ICED THE SWELLING/FEARLESS, 1993

"Iced the Swelling" moves musically and lyrically like the most crazed of rants Ð starting quietly and then exploding with chunky squares of guitar and worried vocals. Peters out in a fit of delusion and then regains its composure and comes back spitting. A song like a cornered ra(n)t. "Fearless" expands Glorium's dynamic tension passing violently mood-swinging guitars and drums over a placidly ostinato piccolo -bassline. These guys're good.

- Patrick Barber

 
 

ICED THE SWELLING/FEARLESS, 1993
Unclean Records

Austin's Glorium is by turns pounding and twitchy on its second single. "Iced the Swelling" sounds like a more emphatic Nation of Ulysses, the vocalist mumbling disconsolately, the guitars scuttling like trebly crabs and then driving down chords like they were hurling iron spires, the rythm section jerking furiously up and down all the while.

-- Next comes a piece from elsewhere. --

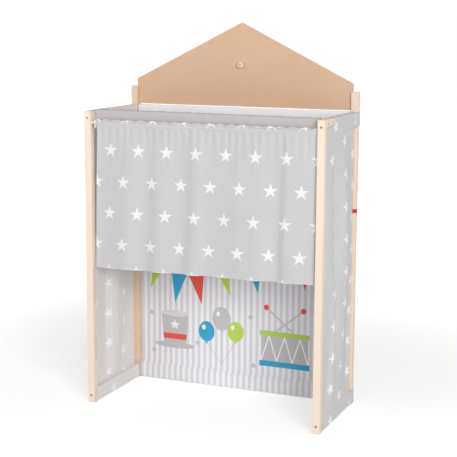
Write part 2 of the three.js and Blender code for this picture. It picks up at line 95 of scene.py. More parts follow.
def ripple(x: float, y: float, layer: float, scale: float) -> float:
    """Smooth noise from about -1 to 1 at a place of a layer, finer where the scale is larger."""
    return noise.noise(Vector((x * scale, y * scale, layer * scale)))


class Term:
    """One value in a node tree, which can be added to, multiplied and ramped like a number."""

    def __init__(self, bench: "Bench", socket: bpy.types.NodeSocket) -> None:
        """Wraps the socket that carries the value."""
        self.bench = bench
        self.socket = socket

    def __add__(self, other: Value) -> "Term":
        """The sum of both."""
        return self.bench.math("ADD", self, other)

    def __sub__(self, other: Value) -> "Term":
        """This value less another."""
        return self.bench.math("SUBTRACT", self, other)

    def __rsub__(self, other: float) -> "Term":
        """A number less this value."""
        return self.bench.math("SUBTRACT", other, self)

    def __mul__(self, other: Value) -> "Term":
        """The product of both."""
        return self.bench.math("MULTIPLY", self, other)

    def __truediv__(self, other: Value) -> "Term":
        """This value divided by another."""
        return self.bench.math("DIVIDE", self, other)

    def __abs__(self) -> "Term":
        """This value without its sign."""
        return self.bench.math("ABSOLUTE", self)

    def larger(self, other: Value) -> "Term":
        """The larger of both."""
        return self.bench.math("MAXIMUM", self, other)

    def root(self) -> "Term":
        """The square root."""
        return self.bench.math("SQRT", self)

    def sine(self) -> "Term":
        """The sine."""
        return self.bench.math("SINE", self)

    def wrapped(self, half: float) -> "Term":
        """The value brought between -half and half by whole steps of twice that."""
        return self.bench.math("WRAP", self, half, -half)

    def ramp(self, low: float, high: float) -> "Term":
        """A smooth step: 0 at low and 1 at high."""
        inputs = {"Value": self, "From Min": low, "From Max": high}
        return self.bench.made(
            "ShaderNodeMapRange", named=inputs, interpolation_type="SMOOTHSTEP", clamp=True
        )


class Bench:
    """A node tree of a material or world, with short calls for the nodes that the finishes share."""

    mix_colour_inputs = (6, 7)
    mix_colour_output = 2

    def __init__(self, owner: Union[bpy.types.Material, bpy.types.World]) -> None:
        """Empties the owner's node tree.

        Args:
            owner: The material or world that the tree belongs to.
        """
        owner.use_nodes = True
        self.owner = owner
        self.tree = owner.node_tree
        self.tree.nodes.clear()

    def feed(self, socket: bpy.types.NodeSocket, value: Union[Value, Sequence[float]]) -> None:
        """Links a value to an input, or sets the input's own value.

        Args:
            socket: The input.
            value: A value of the tree, which is linked, or a plain one, which is set.
        """
        if isinstance(value, Term):
            self.tree.links.new(value.socket, socket)
        else:
            socket.default_value = value

    def made(
        self,
        kind: str,
        *values: Union[Value, Sequence[float]],
        output: Union[int, str] = 0,
        named: Optional[dict[Union[int, str], Union[Value, Sequence[float]]]] = None,
        **settings: object,
    ) -> Term:
        """Adds a node.

        Args:
            kind: The node's type name.
            *values: What its first inputs get, in order.
            output: The output that is asked for.
            named: What other inputs get, by name or number.
            **settings: Properties of the node by name.

        Returns:
            The value of that output.
        """
        node = self.tree.nodes.new(kind)
        for name, value in settings.items():
            setattr(node, name, value)
        for name, value in {**dict(enumerate(values)), **(named or {})}.items():
            self.feed(node.inputs[name], value)
        return Term(self, node.outputs[output])

    def math(self, operation: str, *values: Value, clamped: bool = False) -> Term:
        """One Math node with its inputs in order, held from 0 to 1 where it is clamped."""
        return self.made("ShaderNodeMath", *values, operation=operation, use_clamp=clamped)

    def vector(
        self, operation: str, *values: Union[Term, Sequence[float]], output: Union[int, str] = 0
    ) -> Term:
        """One Vector Math node with its inputs in order."""
        return self.made("ShaderNodeVectorMath", *values, operation=operation, output=output)

    def place(self) -> Term:
        """The object's own coordinates."""
        return self.made("ShaderNodeTexCoord", output="Object")

    def seen(self) -> Term:
        """1 where the camera looks, straight or by way of a reflection, and 0 for the rest of the light."""
        path = self.tree.nodes.new("ShaderNodeLightPath")
        return Term(self, path.outputs["Is Camera Ray"]).larger(Term(self, path.outputs["Is Glossy Ray"]))

    def noise(
        self,
        vector: Term,
        scale: float,
        detail: float = 2.0,
        roughness: float = 0.5,
        stretch: Optional[Sequence[float]] = None,
    ) -> Term:
        """The height of a noise texture, about 0.5 in the middle.

        Args:
            vector: The place.
            scale: How fine the noise is.
            detail: How many finer layers lie on it.
            roughness: How strong the finer layers are.
            stretch: A factor for each axis of the place, small where the noise runs long.

        Returns:
            The height.
        """
        spot = vector if stretch is None else self.vector("MULTIPLY", vector, tuple(stretch))
        inputs = {"Vector": spot, "Scale": scale, "Detail": detail, "Roughness": roughness}
        return self.made("ShaderNodeTexNoise", named=inputs)

    def blend(self, share: Term, first: Union[Term, Rgb], second: Union[Term, Rgb]) -> Term:
        """A mix of two colours.

        Args:
            share: How much of the second colour there is.
            first: The first colour, as a value of the tree or a display colour.
            second: The second colour, given in the same way.

        Returns:
            The mixed colour.
        """
        pair = [colour if isinstance(colour, Term) else linear(colour) for colour in (first, second)]
        inputs = dict(zip(self.mix_colour_inputs, pair))
        settings = {"output": self.mix_colour_output, "data_type": "RGBA", "blend_type": "MIX"}
        return self.made("ShaderNodeMix", share, named=inputs, **settings)

    def shaded(self, colour: Term, factor: Term) -> Term:
        """A colour made lighter or darker by a factor."""
        return self.vector("MULTIPLY", colour, self.made("ShaderNodeCombineXYZ", factor, factor, factor))

    def bump(self, height: Term, distance: float, strength: float) -> Term:
        """A bump normal from a height from 0 to 1 over a distance in metres."""
        inputs = {"Strength": strength, "Distance": distance, "Height": height}
        return self.made("ShaderNodeBump", named=inputs)

    def split(self, vector: Term) -> tuple[Term, Term, Term]:
        """The three parts of a vector."""
        parts = self.made("ShaderNodeSeparateXYZ", vector).socket.node.outputs
        return Term(self, parts[0]), Term(self, parts[1]), Term(self, parts[2])

    def close(self, kind: str, shader: Term) -> None:
        """Ends the tree with an output node of that kind."""
        output = self.tree.nodes.new(kind)
        self.feed(output.inputs["Surface"], shader)

    def finish(
        self, colour: Term, roughness: Value, normal: Term, metallic: float = 0.0, sheen: float = 0.0
    ) -> bpy.types.Material:
        """Closes the material with one Principled shader.

        Args:
            colour: The base colour.
            roughness: The roughness.
            normal: The bumped normal.
            metallic: 1 for bare metal.
            sheen: The weight of the sheen of cloth.

        Returns:
            The finished material.
        """
        inputs = {"Base Color": colour, "Roughness": roughness, "Metallic": metallic, "Normal": normal}
        if sheen:
            inputs.update({"Sheen Weight": sheen, "Sheen Roughness": 0.6})
        self.close("ShaderNodeOutputMaterial", self.made("ShaderNodeBsdfPrincipled", named=inputs))
        return self.owner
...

The bass and drums also keep "Fearless" leaping all over the place, as the song scratches itself red and raw and then bursts out in a tormented yell at the world.

- Deborah Orr, CMJ

 
 

DIVE-BOMB/CHEMICAL ANGEL, 1992

This is great. Very "mature" sounding debut from a Texas band that remind me quite a lot of Rocket From the Tombs in a non-obvious way. Excellent basement-production, hot Laughner-style guitar leads and quite a monolith of a hook there on the A-side. Give us more please. This was released in a way too tiny a pressing, but I bet that the fine folks at EV could be talked into repressing this quite easily.

- Johan Kugelberg, Your Flesh magazine

 
 



MAXIMUMROCKNROLL: MAY 1992: REVIEWS
DEMOLITION CASSETTE

Aggressive yet mellow. Mellow but exciting. Some of the coolest off-beat lyrics paired with a nice thick guitar sound and good rythms. Why do I get the feeling these guys do a lot of drugs?